Ground troops option to be reviewed by NATO leaders
Oil embargo explored
April 21, 1999
WASHINGTON (CNN) -- With NATO's airstrikes against Yugoslavia moving toward a second month, top U.S. officials say the controversial issue of ground troops will be reviewed this weekend at NATO's 50th anniversary summit -- but they still insist air power alone will work.
"I am sure the full range of issues involving Kosovo will be discussed, but I believe that the consensus in NATO very clearly is to stay the course," National Security Adviser Samuel Berger said at a White House briefing with Secretary of State Madeleine Albright and Defense Secretary William Cohen.
"I am confident that NATO can, must and will achieve its objectives," Berger said. The three-day summit begins Friday.
Administration officials privately acknowledge last year's NATO ground troop assessment for the region is now out of date, given the dramatic events inside Kosovo over the last month.
The U.N. High Commissioner for Refugees estimates that more than 500,000 Kosovar Albanians have fled to neighboring nations since Operation Allied Force began.
"We've indicated before if the military leadership, political leadership believes it should be updated, it can be done so rather quickly," Cohen said, referring to the earlier ground troop assessment.
Oil embargo explored
But officials say there is no NATO consensus for sending in ground troops and, with the campaign focused on airstrikes, the strategy now is to explore the tightening of sanctions against Yugoslavia, especially ways to bar oil shipments from getting in the hands of Yugoslav President Slobodan Milosevic.
"We will consider new economic measures designed to deny Belgrade the ability to wage war against its own people, such as an embargo on oil products," Albright said.
Administration officials say they will press NATO allies to agree to cut off Yugoslavia's access to the petroleum products required to power Milosevic's military machinery.

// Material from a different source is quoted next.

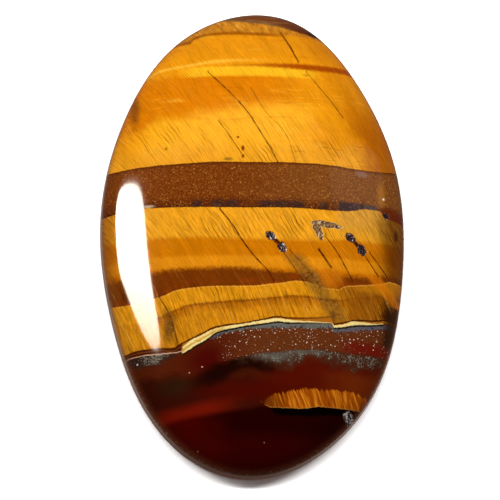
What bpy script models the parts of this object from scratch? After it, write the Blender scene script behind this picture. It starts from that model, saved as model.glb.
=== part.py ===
"""Oval cabochon of banded tiger's eye: one polished stone with a flat back and a domed face.

Real size in metres, +Z up. The stone lies on its flat back, on z = 0, with its long axis along Y.
The origin is the middle of the flat back.
"""

import math

import bmesh
import bpy
from mathutils import Matrix, Vector
from mathutils.bvhtree import BVHTree

MM = 0.001

# Driving dimensions of the cut stone.
LENGTH = 50.0 * MM
WIDTH = 32.2 * MM
HEIGHT = 7.0 * MM
GIRDLE_HEIGHT = 2.0 * MM  # from the flat back up to the line where the dome begins
WALL_DRAFT = 0.15 * MM  # how far the side wall leans in on its way up to the girdle
BACK_BEVEL = 0.35 * MM  # the ground edge between the side wall and the flat back

# The dome's section: a higher first power flattens the top, a higher second one fills the shoulder.
TOP_FLATNESS = 2.4
SHOULDER_FULLNESS = 1.7

# What hand grinding left of a true oval, as waves round the edge. Each is: how many waves there
# are, how far they stand out and in, and where the first crest is, in degrees from +X.
HAND_GRINDING = (
    (2, 0.11 * MM, 135),
    (3, 0.05 * MM, -8),
    (4, 0.13 * MM, -25),
    (5, 0.07 * MM, 23),
    (6, 0.06 * MM, 14),
    (7, 0.08 * MM, 19),
)

# How finely the surface is divided.
STEPS_AROUND = 96
STEPS_UP_DOME = 20

# Small natural pits and chips in the polished face. Places are on the face, seen from above.
# Each is: x, y, length, width, depth, and the direction of its length in degrees from +X.
PITS = (
    (1.5 * MM, -0.4 * MM, 1.3 * MM, 0.9 * MM, 0.22 * MM, -35),
    (2.7 * MM, -1.6 * MM, 1.2 * MM, 1.0 * MM, 0.20 * MM, -60),
    (9.9 * MM, -0.3 * MM, 1.3 * MM, 0.9 * MM, 0.22 * MM, -35),
    (11.1 * MM, -1.5 * MM, 1.2 * MM, 1.0 * MM, 0.20 * MM, -60),
    (7.3 * MM, 1.0 * MM, 3.2 * MM, 0.7 * MM, 0.14 * MM, -6),
    (6.5 * MM, 0.2 * MM, 2.0 * MM, 0.8 * MM, 0.14 * MM, -65),
    (13.8 * MM, 2.4 * MM, 1.0 * MM, 0.6 * MM, 0.15 * MM, -30),
    (9.9 * MM, -18.9 * MM, 1.7 * MM, 1.1 * MM, 0.22 * MM, -50),
)
PIT_SEGMENTS = 12
PIT_RINGS = 8


def clear_scene():
    for old in list(bpy.data.objects):
        bpy.data.objects.remove(old, do_unlink=True)


def hand_grinding(angle):
    """How far the edge stands out of a true oval at this angle."""
    out = 0.0
    for count, rise, crest in HAND_GRINDING:
        out += rise * math.cos(count * (angle - math.radians(crest)))
    return out


def oval_point(angle, inset, climb):
    """A point of the oval that is inset from the edge, and climbs from the girdle, 0, to the top, 1.

    The ovals keep a nearly even distance from the edge low on the dome, and draw together at its top.
    """
    half_width = WIDTH / 2 - inset
    half_length = LENGTH / 2 - inset
    across = half_width * (1 - climb)
    along = half_length - half_width * climb - (half_length - half_width) * climb**2
    x = across * math.cos(angle)
    y = along * math.sin(angle)
    radius = math.hypot(WIDTH / 2 * math.cos(angle), LENGTH / 2 * math.sin(angle))
    swell = 1 + hand_grinding(angle) * (1 - climb) ** 2 / radius
    return Vector((x * swell, y * swell))


def middle_of_edge():
    """The middle of the box around the stone's edge, which goes to the origin."""
    edge = [oval_point(angle, 0.0, 0.0) for angle in step_angles()]
    xs = [point.x for point in edge]
    ys = [point.y for point in edge]
    return Vector(((min(xs) + max(xs)) / 2, (min(ys) + max(ys)) / 2))


def step_angles():
    return [2 * math.pi * step / STEPS_AROUND for step in range(STEPS_AROUND)]


def dome_height(climb):
    rise = (1 - (1 - climb) ** TOP_FLATNESS) ** (1 / SHOULDER_FULLNESS)
    return GIRDLE_HEIGHT + (HEIGHT - GIRDLE_HEIGHT) * rise


def levels():
    """Every ring of the stone below its top, from the back upwards: inset, climb and height."""
    rings = [(BACK_BEVEL, 0.0, 0.0), (0.0, 0.0, BACK_BEVEL), (WALL_DRAFT, 0.0, GIRDLE_HEIGHT)]
    for step in range(1, STEPS_UP_DOME):
        climb = 1 - math.cos(step / STEPS_UP_DOME * math.pi / 2)
        rings.append((WALL_DRAFT, climb, dome_height(climb)))
    return rings


def stone_bmesh():
    """The closed stone: a flat back, a bevel, the side wall and the dome."""
    stone = bmesh.new()
    middle = middle_of_edge()
    rings = []
    for inset, climb, height in levels():
        ring = []
        for angle in step_angles():
            flat = oval_point(angle, inset, climb) - middle
            ring.append(stone.verts.new((flat.x, flat.y, height)))
        rings.append(ring)
    stone.faces.new(list(reversed(rings[0])))
    for low, high in zip(rings, rings[1:]):
        for here in range(STEPS_AROUND):
            after = (here + 1) % STEPS_AROUND
            stone.faces.new((low[here], low[after], high[after], high[here]))
    top = stone.verts.new((-middle.x, -middle.y, HEIGHT))
    for here in range(STEPS_AROUND):
        after = (here + 1) % STEPS_AROUND
        stone.faces.new((rings[-1][here], rings[-1][after], top))
    bmesh.ops.recalc_face_normals(stone, faces=stone.faces)
    return stone


def pit_cutter(number, surface, x, y, length, width, depth, heading):
    """A flattened ball that sinks to the pit's depth, square to the face where it sits."""
    above = Vector((x, y, 2 * HEIGHT))
    place, normal, _, _ = surface.ray_cast(above, Vector((0, 0, -1)))
    ball = bmesh.new()
    bmesh.ops.create_uvsphere(ball, u_segments=PIT_SEGMENTS, v_segments=PIT_RINGS, radius=1.0)
    size = Matrix.Diagonal((length / 2, width / 2, 2 * depth, 1))
    turn = Matrix.Rotation(math.radians(heading), 4, "Z")
    tilt = Vector((0, 0, 1)).rotation_difference(normal).to_matrix().to_4x4()
    lift = Matrix.Translation(place + normal * depth)
    ball.transform(lift @ tilt @ turn @ size)
    mesh = bpy.data.meshes.new(f"pit_cutter_{number}")
    ball.to_mesh(mesh)
    ball.free()
    cutter = bpy.data.objects.new(mesh.name, mesh)
    cutter.display_type = "WIRE"
    cutter.hide_render = True
    bpy.context.collection.objects.link(cutter)
    return cutter


def stone_material():
    """Golden brown, glossy polish."""
    material = bpy.data.materials.new("tigers_eye")
    material.use_nodes = True
    shader = material.node_tree.nodes["Principled BSDF"]
    shader.inputs["Base Color"].default_value = (0.50, 0.22, 0.035, 1)
    shader.inputs["Roughness"].default_value = 0.12
    shader.inputs["Metallic"].default_value = 0.0
    return material


def build_cabochon():
    shape = stone_bmesh()
    surface = BVHTree.FromBMesh(shape)
    mesh = bpy.data.meshes.new("cabochon")
    shape.to_mesh(mesh)
    shape.free()
    mesh.shade_smooth()
    mesh.set_sharp_from_angle(angle=math.radians(35))
    mesh.materials.append(stone_material())
    cabochon = bpy.data.objects.new("cabochon", mesh)
    bpy.context.collection.objects.link(cabochon)
    for number, pit in enumerate(PITS, start=1):
        cutter = pit_cutter(number, surface, *pit)
        cut = cabochon.modifiers.new(f"pit_{number}", "BOOLEAN")
        cut.operation = "DIFFERENCE"
        cut.solver = "EXACT"
        cut.object = cutter
    return cabochon


clear_scene()
build_cabochon()
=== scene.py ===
"""Looks of the banded tiger's eye cabochon: a fine polished surface, its bands, and a plain studio.

The stone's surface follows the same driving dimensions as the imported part. Its looks are one
procedural material: a solid pattern of beds, fibres and cracks that runs through the whole stone.
"""

import math

import bmesh
import bpy
import numpy as np
from mathutils import Matrix, Vector, noise


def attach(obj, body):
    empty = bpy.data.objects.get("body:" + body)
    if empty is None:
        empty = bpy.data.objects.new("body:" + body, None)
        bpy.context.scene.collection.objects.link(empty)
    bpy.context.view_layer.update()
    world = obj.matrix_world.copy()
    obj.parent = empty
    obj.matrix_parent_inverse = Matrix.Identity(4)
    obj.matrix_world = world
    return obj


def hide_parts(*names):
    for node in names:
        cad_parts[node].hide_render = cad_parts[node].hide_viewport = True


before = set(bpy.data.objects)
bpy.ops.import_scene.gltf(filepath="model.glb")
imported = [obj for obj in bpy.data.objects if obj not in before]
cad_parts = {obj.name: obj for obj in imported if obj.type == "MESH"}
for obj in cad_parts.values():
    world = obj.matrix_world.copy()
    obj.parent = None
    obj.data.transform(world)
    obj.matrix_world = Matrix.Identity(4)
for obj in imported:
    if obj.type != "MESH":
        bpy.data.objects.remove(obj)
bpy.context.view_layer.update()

MM = 0.001

# The part's own driving dimensions. Hand grinding left waves round the edge: how many there are,
# how far they stand out and in, and where the first crest is, in degrees from +X.
LENGTH = 50.0 * MM
WIDTH = 32.2 * MM
HEIGHT = 7.0 * MM
GIRDLE_HEIGHT = 2.0 * MM  # where the dome begins
WALL_DRAFT = 0.15 * MM  # how far the side wall leans in on its way up
BACK_BEVEL = 0.35 * MM
TOP_FLATNESS = 2.4
SHOULDER_FULLNESS = 1.7
HAND_GRINDING = (
    (2, 0.11 * MM, 135),
    (3, 0.05 * MM, -8),
    (4, 0.13 * MM, -25),
    (5, 0.07 * MM, 23),
    (6, 0.06 * MM, 14),
    (7, 0.08 * MM, 19),
)

# How finely the polished surface is divided, and how far round each pit it is divided again.
STEPS_AROUND = 360
STEPS_UP_DOME = 96
STEPS_UP_WALL = 6
FINE_REACH = 0.55 * MM
FINE_CUTS = 3
SHARP_ANGLE = math.radians(32)  # edges sharper than this aren't smoothed over in the shading

# Natural pits and chips: x, y, length, width, depth, and the direction of the length in degrees.
PITS = (
    (1.5 * MM, -0.4 * MM, 1.3 * MM, 0.9 * MM, 0.22 * MM, -35),
    (2.7 * MM, -1.6 * MM, 1.2 * MM, 1.0 * MM, 0.20 * MM, -60),
    (9.9 * MM, -0.3 * MM, 1.3 * MM, 0.9 * MM, 0.22 * MM, -35),
    (11.1 * MM, -1.5 * MM, 1.2 * MM, 1.0 * MM, 0.20 * MM, -60),
    (7.3 * MM, 1.0 * MM, 3.2 * MM, 0.7 * MM, 0.14 * MM, -6),
    (6.5 * MM, 0.2 * MM, 2.0 * MM, 0.8 * MM, 0.14 * MM, -65),
    (13.8 * MM, 2.4 * MM, 1.0 * MM, 0.6 * MM, 0.15 * MM, -30),
    (9.9 * MM, -18.9 * MM, 1.7 * MM, 1.1 * MM, 0.22 * MM, -50),
)

# How ragged the pits are: the size of each wave as a share, and how many of them to a millimetre.
PIT_EDGE_WAVES = ((0.28, 2.6), (0.14, 7))
PIT_FLOOR_WAVE = (0.5, 5)
PIT_FLOOR_LEVEL = 0.75  # the mean depth of a floor, as a share of the pit's depth
PIT_FLOOR_SEED = Vector((9, 4, 0))
PIT_EDGE_STEEPNESS = 1.6  # how fast a pit counts as dirty inside its edge
FACING_UP = 0.1  # the least upward part of the normal where pits may go,
PITS_ABOVE = GIRDLE_HEIGHT * 0.9  # and the least height

# Where the face and the back lie on the stone's texture map: their middle, and map units per metre.
FACE_ON_MAP = (0.345, 0.5, 16.6)
BACK_ON_MAP = (0.845, 0.5, 9.0)


# ---------------------------------------------------------------- the stone's surface


def hand_grinding(angle):
    """How far the edge stands out of a true oval at this angle."""
    out = 0.0
    for count, rise, crest in HAND_GRINDING:
        out = out + rise * np.cos(count * (angle - math.radians(crest)))
    return out


def oval(angle, inset, climb):
    """Points of the oval that is inset from the edge, and climbs from the girdle, 0, to the top, 1."""
    half_width = WIDTH / 2 - inset
    half_length = LENGTH / 2 - inset
    across = half_width * (1 - climb)
    along = half_length - half_width * climb - (half_length - half_width) * climb**2
    radius = np.hypot(WIDTH / 2 * np.cos(angle), LENGTH / 2 * np.sin(angle))
    swell = 1 + hand_grinding(angle) * (1 - climb) ** 2 / radius
    return np.stack([across * np.cos(angle) * swell, along * np.sin(angle) * swell], axis=-1)


def dome_height(climb):
    rise = (1 - (1 - climb) ** TOP_FLATNESS) ** (1 / SHOULDER_FULLNESS)
    return GIRDLE_HEIGHT + (HEIGHT - GIRDLE_HEIGHT) * rise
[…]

"We think it's important that all sources of resupply of fuel and energy be eliminated. How that is to be achieved is a matter of discussion. ... We're looking for the most appropriate and expeditious way of doing it," Cohen said.
In Brussels, NATO spokesman Jamie Shea echoed those sentiments when asked about reports of oil still coming into Yugoslavia from other countries. Shea said NATO was still working on ways to cut that flow, but no decisions had been reached.
The embargo also would block materials needed to replace military equipment and rebuild the bridges, roads and refineries destroyed by Operation Allied Force.
In addition, President Clinton and his national security team will argue for a substantial expansion of the existing arms embargo against Yugoslavia when NATO allies gather in Washington this week for the military alliance's 50th anniversary.
Within NATO, concerns over sanctions
There are concerns within the alliance over the enforcement of tighter sanctions and how such sanctions might affect civilians both in and out of Yugoslavia.
"Blockades or other ideas need further consideration. They raise a number of difficult issues including legal issues which certainly should be studied very, very carefully," said Francois Bujon de l'Estang, the French ambassador to the United States.
When discussing the stepped up economic pressure at the NATO summit, officials say, the allies will make clear the goals of Operation Allied Force remain the same: Milosevic must pull his troops out of Kosovo, allow refugees to return, accept an international security force in Kosovo and accept the framework for autonomy in the province.
"The economic and political pressure will intensify until these goals are met," Berger said.
NATO's goals for the air campaign do not include removing Milosevic from Albright said. But she added, "We believe that the Serb people would be better served by having a democratically elected government that represents their values."